Abstract
Arwa Salih’s al-Mubtasarun (Stillborns, 1996) is an insightful reflection upon her Seventies Generation, the 1971-72 Student Movement that she led, and the fate of the Left in post-infitah neoliberal Egypt. Her book, published several years after most of it was written, is difficult to categorize. It is theoretical, analytical, deeply personal, and political. Salih introduces al-Mubtasarun with a preface written just before its publication, i.e., several years after she wrote the heart of the book. In her preface, she notes that her language and historical worldview were nationalist, despite her communism. Nationalism was forefront in the Student Movement’s calls for war with Israel and survived – even fueled – Egypt’s 1973 infitah and decades of neoliberal consolidation. In recounting this political and intellectual history, Salih points to the split in her “contradictory consciousness” – simultaneously nationalist and Marxist – that was once a coherent anti-colonial political project of socialist national liberation.
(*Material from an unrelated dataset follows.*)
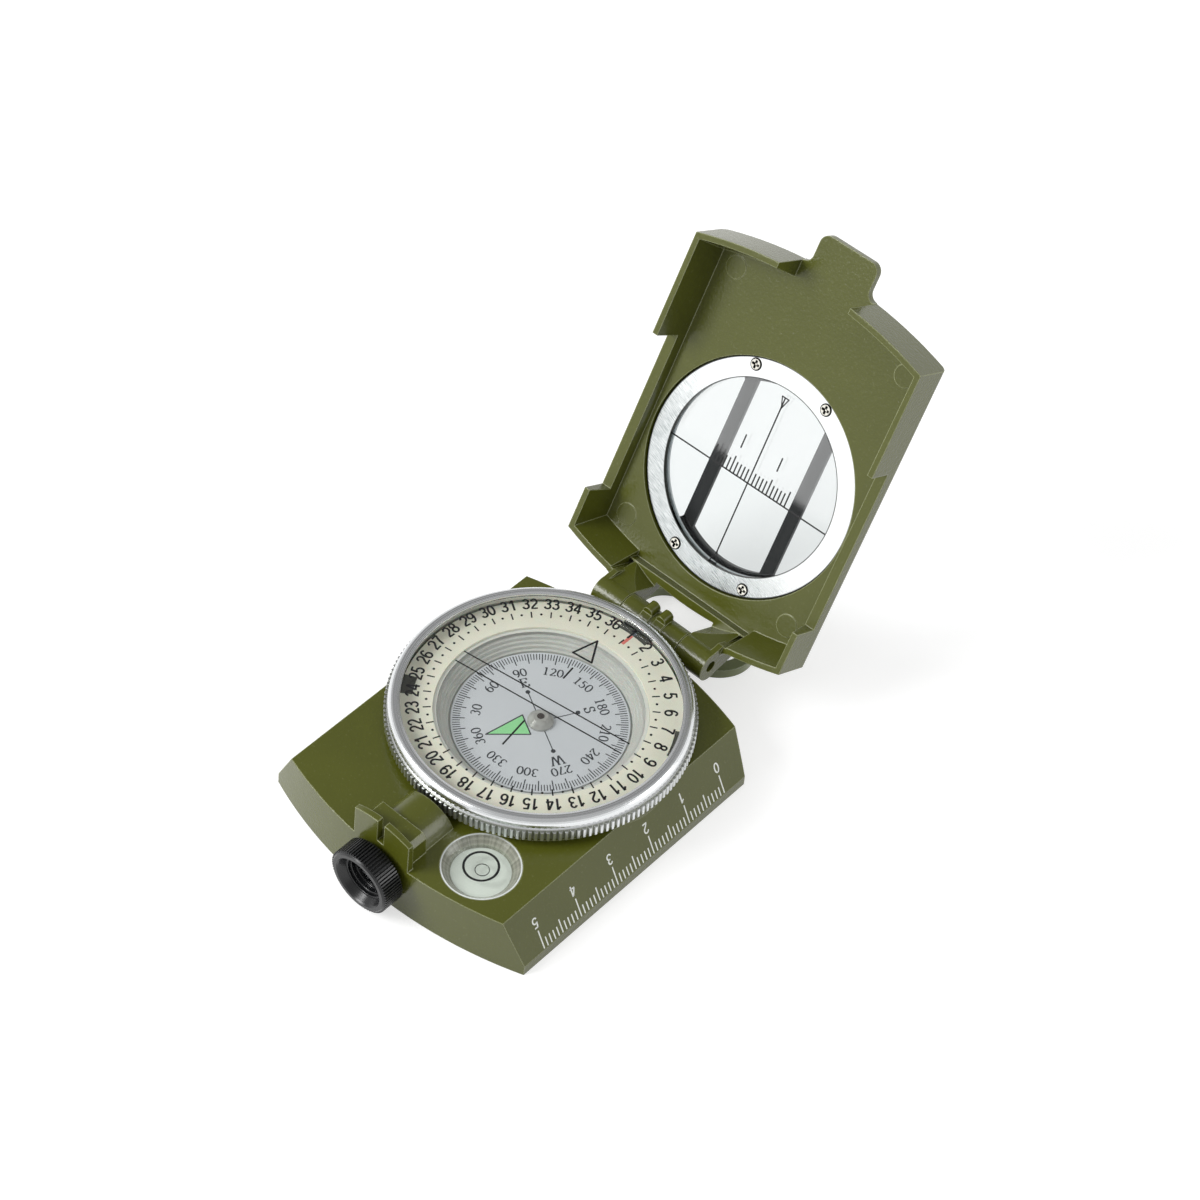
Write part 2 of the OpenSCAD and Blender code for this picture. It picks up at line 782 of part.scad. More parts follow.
// Outside of the lid, with rounded long edges
module lid_block() {
    depth = wing_rim - plate_out;
    corner = [for (a = [0 : 15 : 90]) outer_round * [1 - sin(a), 1 - cos(a)]];
    intersection() {
        translate([0, 0, plate_out]) linear_extrude(depth) lid_outline(0);
        along_y(0, lid_length + cut_margin) polygon(concat(
            [for (point = corner) [point[0] - lid_half_width, point[1] + plate_out]],
            [[-lid_half_width, wing_rim + cut_margin], [lid_half_width, wing_rim + cut_margin]],
            [for (i = [6 : -1 : 0]) [lid_half_width - corner[i][0], corner[i][1] + plate_out]]
        ));
    }
}

// Space inside the lid, narrower at the plate than at the rim
module lid_space() {
    depth = wing_rim - plate_in;
    rim_half = lid_half_width - lid_wall;
    rim_bow = case_bow_radius - lid_wall;
    intersection() {
        along_y(0, lid_length) polygon([
            [-rim_half + side_draft, plate_in],
            [rim_half - side_draft, plate_in],
            [rim_half, wing_rim],
            [rim_half, wing_rim + cut_margin],
            [-rim_half, wing_rim + cut_margin],
            [-rim_half, wing_rim],
        ]);
        for_both_ends(plate_in, depth, rim_bow - end_draft, rim_bow);
    }
}

// Common space of the two bowed ends, tapering from the plate to the rim
module for_both_ends(bottom, depth, low_radius, high_radius) {
    grow = (high_radius - low_radius) * cut_margin / depth;
    intersection() {
        translate([0, lid_length - case_bow_radius, bottom])
            cylinder(h = depth + cut_margin, r1 = low_radius, r2 = high_radius + grow, $fn = 360);
        translate([0, near_end + case_bow_radius, bottom])
            cylinder(h = depth + cut_margin, r1 = low_radius, r2 = high_radius + grow, $fn = 360);
    }
}

// Tab at the far end, with rounded corners and filleted roots
module lid_tab() {
    root_y = lid_length - pow(tab_half_width, 2) / (2 * case_bow_radius);
    translate([0, 0, plate_out]) linear_extrude(plate_thickness) {
        translate([-tab_half_width, root_y - tab_seat])
            square([2 * tab_half_width, tab_reach - tab_corner - root_y + tab_seat]);
        translate([-tab_half_width + tab_corner, root_y])
            square([2 * (tab_half_width - tab_corner), tab_reach - root_y]);
        for (side = [-1, 1]) {
            translate([side * (tab_half_width - tab_corner), tab_reach - tab_corner])
                circle(r = tab_corner);
            difference() {
                translate([side > 0 ? tab_half_width : -tab_half_width - tab_root, root_y - cut_margin])
                    square([tab_root, tab_root + cut_margin]);
                translate([side * (tab_half_width + tab_root), root_y + tab_root])
                    circle(r = tab_root);
            }
        }
    }
}

// Two outer knuckles, each with the web and the cheek that join it to the lid
module lid_arms() {
    cheek = 1.2;
    web_root = knuckle_radius - 0.12;
    fillet = 1.3;
    wall_y = near_end + pow(crescent_half, 2) / (2 * case_bow_radius);
    for (side = [0, 1]) mirror([side, 0, 0]) {
        from = middle_knuckle_half + knuckle_gap;
        rod_x(knuckle_radius, from, knuckle_end);
        along_x(from, knuckle_end - cheek / 2) polygon([
            [-web_root * cos(20), -web_root * sin(20)],
            [crescent_apex - 0.6, plate_out + outer_round],
            [crescent_apex + 0.2, plate_out + 0.1],
            [crescent_edge - 0.1, plate_out + 0.1],
            [crescent_edge - 0.1, low_rim - 0.4],
            [web_root * cos(15), web_root * sin(15)],
        ]);
        along_x(knuckle_end - cheek, knuckle_end) polygon([
            [-web_root * cos(20), -web_root * sin(20)],
            [wall_y, plate_out + outer_round],
            [wall_y + 1.1, plate_out + 0.3],
            [wall_y + 1.1, wing_rim],
            [web_root * cos(35), web_root * sin(35)],
        ]);
        translate([0, 0, plate_out + 0.3]) linear_extrude(wing_rim - plate_out - 0.3) difference() {
            translate([knuckle_end - cheek / 2, wall_y - fillet])
                square([fillet + cheek / 2, fillet + 1]);
            translate([knuckle_end + fillet, wall_y - fillet]) circle(r = fillet);
        }
    }
}

// Space swept by the bezel as the lid shuts, taken out of the lid
module bezel_swing_space() {
    translate([0, hinge_y, low_rim]) cylinder(
        h = low_rim_depth + cut_margin,
        r = bezel_clearance,
        $fn = 180
    );
}

// Straight lip of the lowered hinge end, bowed on its outside
module crescent_lip() {
    intersection() {
        translate([-crescent_half - lip_seat, 0, plate_out])
            cube([2 * (crescent_half + lip_seat), crescent_edge, low_rim - plate_out]);
        translate([0, crescent_apex + crescent_radius, plate_out])
            cylinder(h = low_rim - plate_out, r = crescent_radius, $fn = 360);
    }
}

module lid() {
    color("#5a6128") at_lid() difference() {
        union() {
            difference() {
                lid_block();
                lid_space();
                translate([-crescent_half, 0, plate_out - cut_margin])
                    cube([2 * crescent_half, crescent_edge - lip_seat, plate_thickness + 2 * cut_margin]);
                translate([-crescent_half, 0, plate_in])
                    cube([2 * crescent_half, crescent_edge + end_draft, plate_depth]);
                for (side = [-1, 1])
                    translate([
                        side > 0 ? lid_half_width - 3 : -lid_half_width - cut_margin,
                        cutaway_start,
                        low_rim,
                    ]) cube([3 + cut_margin, cutaway_end - cutaway_start, low_rim_depth]);
                translate([-far_gap_half, lid_length - 5, plate_in])
                    cube([2 * far_gap_half, 5 + cut_margin, plate_depth]);
            }
            crescent_lip();
            lid_tab();
            difference() {
                lid_arms();
                bezel_swing_space();
            }
            translate([0, window_y, window_collar_end])
                cylinder(h = plate_in - window_collar_end - 0.5, r = window_collar_radius, $fn = 180);
            for (side = [-1, 1]) for (y = [mark_near, mark_far])
                translate([side * mark_x, y, plate_in - cut_margin])
                    cylinder(h = mark_height + cut_margin, r = mark_radius);
        }
        translate([0, window_y, 0]) {
            translate([0, 0, glass_top]) cylinder(h = plate_depth, r = pocket_radius, $fn = 180);
            translate([0, 0, glass_bottom]) cylinder(h = plate_depth, r = glass_radius + fixed_fit, $fn = 180);
            translate([0, 0, window_collar_end - cut_margin]) cylinder(h = plate_depth, r = ledge_radius, $fn = 180);
            screw_places() translate([0, 0, glass_top - screw_length - 0.1])
                cylinder(h = screw_length + cut_margin, r = screw_shank + fixed_fit, $fn = 32);
        }
        rod_x(pin_radius + running_fit, -knuckle_end - cut_margin, knuckle_end + cut_margin);
    }
}

// Copies a piece to the four screws, from the middle of the window
module screw_places() {
    for (x = [-screw_x, screw_x]) for (y = [-screw_y, screw_y]) translate([x, y, 0]) children();
}

module at_window() {
    at_lid() translate([0, window_y, 0]) children();
}

module sight_glass() {
    color("#dbe7ea", 0.3) at_window() translate([0, 0, glass_bottom])
        cylinder(h = glass_thickness, r = glass_radius, $fn = 180);
}

module clamp_ring() {
    color("#cfd2d4") at_window() difference() {
        flat_ring(clamp_ring_radius, clamp_ring_opening, glass_top, clamp_ring_top);
        screw_places() {
            translate([0, 0, glass_top - cut_margin])
                cylinder(h = cut_margin * 3, r = screw_shank + 0.15, $fn = 32);
            translate([0, 0, clamp_ring_top - screw_head])
                cylinder(h = cut_margin, r = screw_head_radius + fixed_fit, $fn = 32);
        }
    }
}

module ring_screws() {
    slot_depth = 0.35;
    slot_half = 0.14;
    color("#b9bcbe") at_window() screw_places() difference() {
        union() {
            translate([0, 0, clamp_ring_top - screw_head])
                cylinder(h = screw_head + screw_proud, r = screw_head_radius, $fn = 32);
            translate([0, 0, glass_top - screw_length])
                cylinder(h = screw_length + 0.4, r = screw_shank, $fn = 32);
        }
        for (turn = [0, 90]) rotate([0, 0, turn])
            translate([-0.75, -slot_half, clamp_ring_top + screw_proud - slot_depth])
                cube([1.5, 2 * slot_half, cut_margin]);
    }
}

// Black frame behind the glass: an arc at each end of the window, joined by two legs
module rear_frame() {
    color("#17181a") at_window() {
        intersection() {
            flat_ring(frame_outer, frame_inner, frame_end, window_collar_end);
            translate([-frame_half, -frame_outer - cut_margin, frame_end])
                cube([2 * frame_half, 2 * (frame_outer + cut_margin), rear_frame_depth]);
        }
        intersection() {
            translate([0, 0, frame_end]) cylinder(h = leg_thickness, r = (frame_inner + frame_outer) / 2);
            for (side = [-1, 1])
                translate([side > 0 ? leg_inner : -leg_outer, -frame_outer, frame_end])
                    cube([leg_outer - leg_inner, 2 * frame_outer, leg_thickness]);
        }
    }
}

// Section of the thumb ring's band
module band_section() {
    square([thumb_band_width, thumb_band_thickness], center = true);
}

module thumb_ring() {
    color("#5f6636") translate([0, thumb_y, thumb_z]) rotate([-thumb_ring_droop, 0, 0]) {
        for (side = [-1, 1]) {
            rod_x(
                thumb_bar_radius,
                side > 0 ? 0.15 : -lug_half - 0.4,
                side > 0 ? lug_half + 0.4 : -0.15
            );
            translate([side > 0 ? lug_half + loose_gap : -thumb_bar_half, 0, 0])
                rotate([90, 0, 90]) linear_extrude(thumb_bar_half - lug_half - loose_gap) band_section();
            mirror([side > 0 ? 0 : 1, 0, 0]) translate([thumb_bar_half, thumb_side_radius, 0])
                rotate([0, 0, -90]) rotate_extrude(angle = 90 + thumb_turn)
                    translate([thumb_side_radius, 0]) band_section();
        }
        translate([0, thumb_far_centre, 0]) rotate([0, 0, thumb_turn])
            rotate_extrude(angle = 180 - 2 * thumb_turn, $fn = 180)
                translate([thumb_far_radius, 0]) band_section();
    }
}

base_housing();
bottom_cover();
hinge_pin();
luminous_ring();
ring_pads();
capsule_bowl();
capsule_window();
pivot_pin();
level_vial();
level_disc();
bezel_spring();
bezel();
dial_cover();
compass_card();
card_magnet();
pivot_cup();
pivot_jewel();
lens_tube();
eyepiece_lens();
focus_ring();
lid();
sight_glass();
clamp_ring();
ring_screws();
rear_frame();
thumb_ring();
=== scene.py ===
import bpy
import bmesh
import json
import math
from mathutils import Matrix, Vector


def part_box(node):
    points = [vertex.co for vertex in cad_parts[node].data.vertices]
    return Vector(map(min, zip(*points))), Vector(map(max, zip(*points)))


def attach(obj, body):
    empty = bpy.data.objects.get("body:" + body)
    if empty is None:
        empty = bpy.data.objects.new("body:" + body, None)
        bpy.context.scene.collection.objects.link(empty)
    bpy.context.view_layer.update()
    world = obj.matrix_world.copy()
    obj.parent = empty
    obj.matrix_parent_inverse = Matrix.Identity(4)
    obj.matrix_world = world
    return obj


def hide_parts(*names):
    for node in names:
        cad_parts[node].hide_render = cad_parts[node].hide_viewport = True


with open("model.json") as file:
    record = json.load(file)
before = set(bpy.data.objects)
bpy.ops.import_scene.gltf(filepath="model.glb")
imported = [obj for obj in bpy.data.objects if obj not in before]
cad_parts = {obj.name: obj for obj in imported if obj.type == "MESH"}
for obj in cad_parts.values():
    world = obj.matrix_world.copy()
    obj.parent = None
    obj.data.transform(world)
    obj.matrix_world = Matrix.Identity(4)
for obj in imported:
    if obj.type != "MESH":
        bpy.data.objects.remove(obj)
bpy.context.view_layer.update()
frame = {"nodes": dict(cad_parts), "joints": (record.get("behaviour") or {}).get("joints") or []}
nodes = frame["nodes"]
mm = 0.001  # pieces are built in millimetres and brought to metres when they are done
print("frame loaded,", len(nodes), "nodes")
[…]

I turn to al-Mubtasarun and Salih’s posthumously published collection of poetry and literary criticism Saratan al-Ruh (Cancer of the Soul, 1997) to situate the post-infitah unravelling the Marxist and nationalist strands of Arab Nationalism. In particular, I am interested in the way Salih’s Marxism sustains her analysis of literature, culture, and politics whereas nationalism for her is increasingly a violent right-wing political force. By grounding my paper in Salih’s critical vocabulary of “stillborns,” “militant kitsch,” “contradictory consciousness,” and “post-nationalist nihilism,” I argue that her writing acts as a necessary bridge for theorizing Egyptian politics, culture, and literature in the neoliberal era. The theoretical bridge she offers is especially important in linking the collapse of Nasser’s socialism and Sadat’s infitah to the post-2011 consolidation of military rule and right-wing neoliberal economic policy. Salih’s critical engagement with nationalism and Marxism in this historicized manner speaks to politics and literature beyond Egypt. Given the near ubiquity of the neoliberal order, she is an important voice grappling with the global state of anti-colonial and Marxist politics and culture in an era dominated by capitalism and right-wing nationalisms.